In fact if you were to pray the current *post-*Conciliar Monastic Schema A, you will be praying a far more traditional psalter than the pre- Conciliar Roman Breviary.
This needs some further clarification:
Then comes the Breviarum Romanum was proclaimed by Pius X in 1910, that was the breviary of the Roman Church from 1911 to 1970 and was superseded by the LOTH, except that it is still licit for use (Latin Only) following the issuance of Summorum Pontificum.
INSTRUCTION ON THE APPLICATION OF THE APOSTOLIC LETTER SUMMORUM PONTIFICUM: Universae Ecclesiae
32. Art. 9 § 3 of the Motu Proprio Summorum Pontificum gives clerics the faculty to use the Breviarium Romanum in effect in 1962, which is to be prayed entirely and in the Latin language.
Universae Ecclesiae does not state all are held to the “Latin Only” rule, just clerics. In the case of the laity, unless some other rule is present (i.e., third order), I am not aware of any restrictions as to the type of breviary one can use for private devotion, Assumptions made here that it’s “Latin Only” need to be expanded to include more than just, say, priests.
Also, for those that may be drawn to the spirituality of the one form of the Mass versus the other, why would it matter how old or how “traditional” a given breviary may be, especially for the laity?
By and large, it seems to me that if one typically finds oneself assisting with the Ordinary form of the Mass, one will more likely than not be attracted to the LOTH. Conversely, if one typically attends the Extraordinary form, one would likely be attracted to the BR especially due to the fact that the calendar of the BR lines up with the missal of the Mass they attend.

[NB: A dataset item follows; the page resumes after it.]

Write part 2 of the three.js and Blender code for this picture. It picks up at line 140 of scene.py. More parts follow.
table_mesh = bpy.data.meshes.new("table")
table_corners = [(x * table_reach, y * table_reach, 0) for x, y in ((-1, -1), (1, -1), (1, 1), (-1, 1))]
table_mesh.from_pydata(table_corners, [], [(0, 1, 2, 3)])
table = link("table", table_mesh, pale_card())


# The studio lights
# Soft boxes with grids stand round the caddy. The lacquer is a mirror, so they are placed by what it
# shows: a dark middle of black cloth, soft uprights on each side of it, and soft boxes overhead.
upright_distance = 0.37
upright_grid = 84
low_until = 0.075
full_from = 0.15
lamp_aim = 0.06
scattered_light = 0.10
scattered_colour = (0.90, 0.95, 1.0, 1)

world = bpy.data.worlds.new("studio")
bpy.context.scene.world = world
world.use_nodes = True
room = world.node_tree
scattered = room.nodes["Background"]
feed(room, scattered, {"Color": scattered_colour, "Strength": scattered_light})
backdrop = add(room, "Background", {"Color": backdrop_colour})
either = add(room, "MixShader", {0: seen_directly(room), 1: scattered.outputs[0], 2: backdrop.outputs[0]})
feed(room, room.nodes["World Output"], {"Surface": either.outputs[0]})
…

I know that is not always the case (I would be an exception to that thought process), but I fail to see the need to consider the age of the BR as a reason to be against it.

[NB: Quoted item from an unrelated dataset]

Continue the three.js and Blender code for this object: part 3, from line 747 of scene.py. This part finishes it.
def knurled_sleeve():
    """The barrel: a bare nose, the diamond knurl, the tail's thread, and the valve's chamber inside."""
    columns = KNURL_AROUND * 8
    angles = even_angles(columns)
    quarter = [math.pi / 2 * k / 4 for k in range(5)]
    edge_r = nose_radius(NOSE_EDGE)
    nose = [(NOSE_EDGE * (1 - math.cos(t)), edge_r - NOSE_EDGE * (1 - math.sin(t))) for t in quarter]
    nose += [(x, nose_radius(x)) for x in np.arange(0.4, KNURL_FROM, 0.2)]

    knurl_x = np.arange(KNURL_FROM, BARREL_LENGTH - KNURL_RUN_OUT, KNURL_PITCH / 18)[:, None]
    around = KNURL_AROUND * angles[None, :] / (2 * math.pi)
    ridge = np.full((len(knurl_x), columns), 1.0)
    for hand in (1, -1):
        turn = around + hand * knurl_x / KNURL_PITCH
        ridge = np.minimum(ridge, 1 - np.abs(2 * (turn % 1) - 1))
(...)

I think you are misreading the Latin obligation. If you read the statement in the Motu Proprio, it says two things: one, that clerics may use the older Breviary. Two, that this breviary must be prayed in Latin. For those wanting to be part of the public liturgy of the Church, whether lay, religious or cleric, Latin is a must for the 1960 Breviary as there is no official or translation in any other language. If you read the statement in French, it is much clearer, the second part of the sentence actually being divided into a second sentence leaving no equivocation possible, it must be prayed in Latin.
The older breviary was never intended for private use by laity, though there’s nothing wrong with doing so. The LOTH is intended for private prayer by the laity. Either, when said in private according to the rubrics, is the public prayer of the Church even when recited in private. The LOTH can be said in an approved vernacular as well as Latin. The previous breviary, in Latin only.

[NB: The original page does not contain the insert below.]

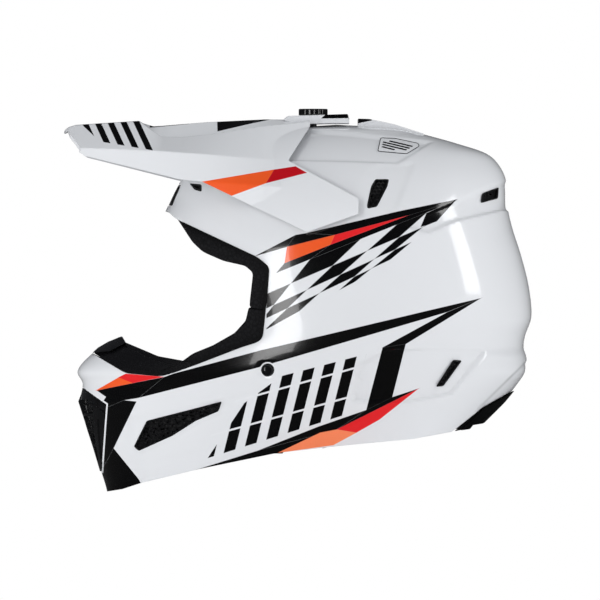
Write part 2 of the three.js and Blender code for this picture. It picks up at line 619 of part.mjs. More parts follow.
addPiece(root, 'outer_shell', outerShell(), glossWhite);
addPiece(root, 'crown_impact_liner', crownImpactLiner(), foamBlack);
addPiece(root, 'chin_impact_liner', chinImpactLiner(), foamBlack);
addPiece(root, 'comfort_liner', comfortLiner(), fabricBlack);
addPiece(root, 'brow_pad', browPad(), fabricBlack);
addPiece(root, 'neck_roll', neckRoll(), fabricBlack);
addPiece(root, 'eyeport_gasket', eyeportGasket(), rubberBlack);
addPiece(root, 'nose_guard', noseGuard(), rubberBlack);
addPiece(root, 'rear_edge_trim', rearEdgeTrim(), rubberBlack);
addPiece(root, 'mouth_vent_frame', mouthVentFrame(), glossBlack);
addPiece(root, 'mouth_vent_grille', mouthVentGrille(), meshBlack);
addPiece(root, 'dust_filter', dustFilter(), foamBlack);
addPiece(root, 'forehead_vent_mesh', foreheadVentMesh(), meshBlack);
for (const [name, outline] of Object.entries(VENTS)) {
  addPair(root, name, (side) => ventInsert(outline, side), meshBlack);
}
addPair(root, 'crown_louvre', louvreInsert, glossWhite);
addPair(root, 'strap_anchor_bolt', strapAnchorBolt, glossBlack);
addPair(root, 'visor_peg', visorPeg, glossBlack);
addPiece(root, 'visor_nut', visorNut(), steel);

const visorGroup = new THREE.Group();
visorGroup.name = 'visor_assembly';
addPiece(visorGroup, 'visor', visor(), glossWhite);
addPiece(visorGroup, 'visor_screw', visorScrew(), glossBlack);

const padGroup = new THREE.Group();
padGroup.name = 'cheek_pads';
addPair(padGroup, 'cheek_pad', cheekPad, fabricBlack);
addPair(padGroup, 'cheek_pad_core', cheekPadCore, foamBlack);
addPair(padGroup, 'cheek_pad_pull_tab', pullTab, redWebbing);

const strapGroup = new THREE.Group();
strapGroup.name = 'chin_straps';
addPair(strapGroup, 'strap_anchor_plate', strapAnchorPlate, steel);
addPiece(strapGroup, 'chin_strap_left', leftStrap(), webbing);
addPiece(strapGroup, 'chin_strap_right', rightStrap(), webbing);
addPair(strapGroup, 'strap_sleeve', strapSleeve, fabricBlack);
addPiece(strapGroup, 'strap_snap', strapSnap(), steel);
addPiece(strapGroup, 'd_ring_upper', dRing(RING_LIFT), steel);
addPiece(strapGroup, 'd_ring_lower', dRing(-RING_LIFT), steel);

// Tip the worn attitude back onto the table, then centre the whole over the origin.
const worn = new THREE.Group();
worn.name = 'worn_attitude';
worn.add(...root.children, visorGroup, padGroup, strapGroup);
worn.rotation.y = STAND_SLOPE;
root.add(worn);
const box = new THREE.Box3().setFromObject(root, true);
worn.position.set(-(box.min.x + box.max.x) / 2, -(box.min.y + box.max.y) / 2, -box.min.z);

export default root;
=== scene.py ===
"""The looks of a motocross helmet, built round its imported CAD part.

Outlines are written in millimetres in the worn attitude, from the centre of the head: x runs rearwards, y to
the wearer's right and z up. place() turns them into the frame's metres, where the helmet stands tipped back.
"""

import json
import math

import bmesh
import bpy
import numpy as np
from mathutils import Matrix, Vector
from mathutils.geometry import tessellate_polygon


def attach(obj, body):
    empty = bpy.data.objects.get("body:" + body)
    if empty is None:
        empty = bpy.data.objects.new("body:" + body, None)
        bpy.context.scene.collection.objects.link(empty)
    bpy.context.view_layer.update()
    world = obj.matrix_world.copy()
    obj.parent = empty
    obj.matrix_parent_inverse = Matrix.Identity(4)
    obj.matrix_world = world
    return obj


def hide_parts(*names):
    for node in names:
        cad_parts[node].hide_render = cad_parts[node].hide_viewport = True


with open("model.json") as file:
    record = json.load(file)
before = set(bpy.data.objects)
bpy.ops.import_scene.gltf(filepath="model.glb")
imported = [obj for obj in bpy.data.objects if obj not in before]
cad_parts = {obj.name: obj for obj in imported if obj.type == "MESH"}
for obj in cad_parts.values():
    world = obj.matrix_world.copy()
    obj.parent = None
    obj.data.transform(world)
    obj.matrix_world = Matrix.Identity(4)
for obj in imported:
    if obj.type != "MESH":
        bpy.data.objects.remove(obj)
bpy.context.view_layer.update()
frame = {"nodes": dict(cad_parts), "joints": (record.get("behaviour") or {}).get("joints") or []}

# ---------- the frame ----------
STAND_SLOPE = math.radians(10)  # worn attitude against standing attitude
PIVOT = (-20.0, 68.0)  # visor pegs
ANCHOR = (-59.0, -65.0)  # chin strap anchor bolts
SCREW_X = -22.0  # the visor screw, on the centre plane
FAR = 400.0  # beyond the helmet on every side
SIDES = {"left": -1, "right": 1}
COS, SIN = math.cos(STAND_SLOPE), math.sin(STAND_SLOPE)
JOINTS = {joint["name"]: joint for joint in frame["joints"]}
peg = JOINTS["visor_tilt"]["pos_m"]
SHIFT = (
    peg[0] - (PIVOT[0] * COS + PIVOT[1] * SIN) / 1000,
    peg[2] - (-PIVOT[0] * SIN + PIVOT[1] * COS) / 1000,
)


def place(points):
    """Points in millimetres in the worn attitude, as metres in the frame."""
    p = np.asarray(points, float).reshape(-1, 3) / 1000
    x = p[:, 0] * COS + p[:, 2] * SIN + SHIFT[0]
    z = -p[:, 0] * SIN + p[:, 2] * COS + SHIFT[1]
    return np.stack([x, p[:, 1], z], axis=1)


def to_worn(point):
    """A point in the frame's metres, as millimetres in the worn attitude."""
    x, z = (point[0] - SHIFT[0]) * 1000, (point[2] - SHIFT[1]) * 1000
    return (x * COS - z * SIN, point[1] * 1000, x * SIN + z * COS)


def span(side, near, far):
    """Two distances from the centre plane on one side, in the order of rising y."""
    return sorted((side * near, side * far))


# ---------- meshes ----------
def make_object(name, points, faces):
    """A mesh object from points in millimetres in the worn attitude."""
    mesh = bpy.data.meshes.new(name)
    mesh.from_pydata(place(points).tolist(), [], faces)
    mesh.validate()
    obj = bpy.data.objects.new(name, mesh)
    bpy.context.scene.collection.objects.link(obj)
    return obj


def recalculate(obj):
    """Turns every face outwards and joins points that lie together."""
    work = bmesh.new()
    work.from_mesh(obj.data)
    bmesh.ops.remove_doubles(work, verts=work.verts, dist=1e-6)
    bmesh.ops.recalc_face_normals(work, faces=work.faces)
    work.to_mesh(obj.data)
    work.free()
    return obj


def grid_faces(rows, columns, wrap):
    """Quads between the points of a grid, stored row by row."""
    spans = columns if wrap else columns - 1
    faces = []
    for row in range(rows - 1):
        for i in range(spans):
            j = (i + 1) % columns
            a, b = row * columns + i, row * columns + j
            faces.append((a, b, b + columns, a + columns))
    return faces


def dome(name, points, around):
    """A closed solid from rings of points, lowest first, and a top point at the end."""
    top = len(points) - 1
    last_ring = top - around
    faces = grid_faces(top // around, around, wrap=True)
    faces += [(last_ring + i, last_ring + (i + 1) % around, top) for i in range(around)]
    faces.append(tuple(range(around))[::-1])
    return recalculate(make_object(name, points, faces))


def apply_modifiers(obj):
    """Turns the object's modifiers into mesh."""
    graph = bpy.context.evaluated_depsgraph_get()
    graph.update()
    mesh = bpy.data.meshes.new_from_object(obj.evaluated_get(graph))
    obj.modifiers.clear()
    obj.data = mesh
    return obj


def boolean(obj, other, operation="DIFFERENCE", solver="MANIFOLD"):
    """Cuts or joins with another object, which is removed."""
    modifier = obj.modifiers.new("boolean", "BOOLEAN")
    modifier.object = other
    modifier.operation = operation
    modifier.solver = solver
    apply_modifiers(obj)
    bpy.data.objects.remove(other)
    return obj


def join(name, objects):
    """One object made of several, which are removed."""
    work = bmesh.new()
    for obj in objects:
        work.from_mesh(obj.data)
        bpy.data.objects.remove(obj)
    mesh = bpy.data.meshes.new(name)
    work.to_mesh(mesh)
    work.free()
    joined = bpy.data.objects.new(name, mesh)
    bpy.context.scene.collection.objects.link(joined)
    return joined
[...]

You misconstrued my comments about the age of the 1960. I am not suggesting that it is wrong to pray it on those grounds. I’m merely suggesting that calling it “traditional” is in fact a misnomer. It was the main breviary of the Church for a certain brief period in Church history, and remains licit for use today, but it is not “traditional” in any normal sense of the word other than the fact that its general structure follows the outline of older breviaries. I agree with you that those who regularly attend the EF should use a pre-conciliar breviary, and those the OF, the current LOTH or one of the modern Monastic variants if monastic spirituality is part of their charism (oblates, associates, or regularly attend Offices in a monastery).
Breviaries have come and gone in Church history and have lasted for various periods. If one wants to truly dip into the wellspring of tradition for liturgical prayer, then the traditional Monastic breviary, of either pre- or post-Vatican II variants, should be the choice as it is indeed a 1500 y.o. tradition that was founded on the prayer of the Desert Fathers; use the one according to whether one regularly attends the EF or OF Mass.
But if one wants to merely have relatively accessible breviary to be consistent with the EF Mass, the Breviarum Romanum is perfectly fine, and indeed licit.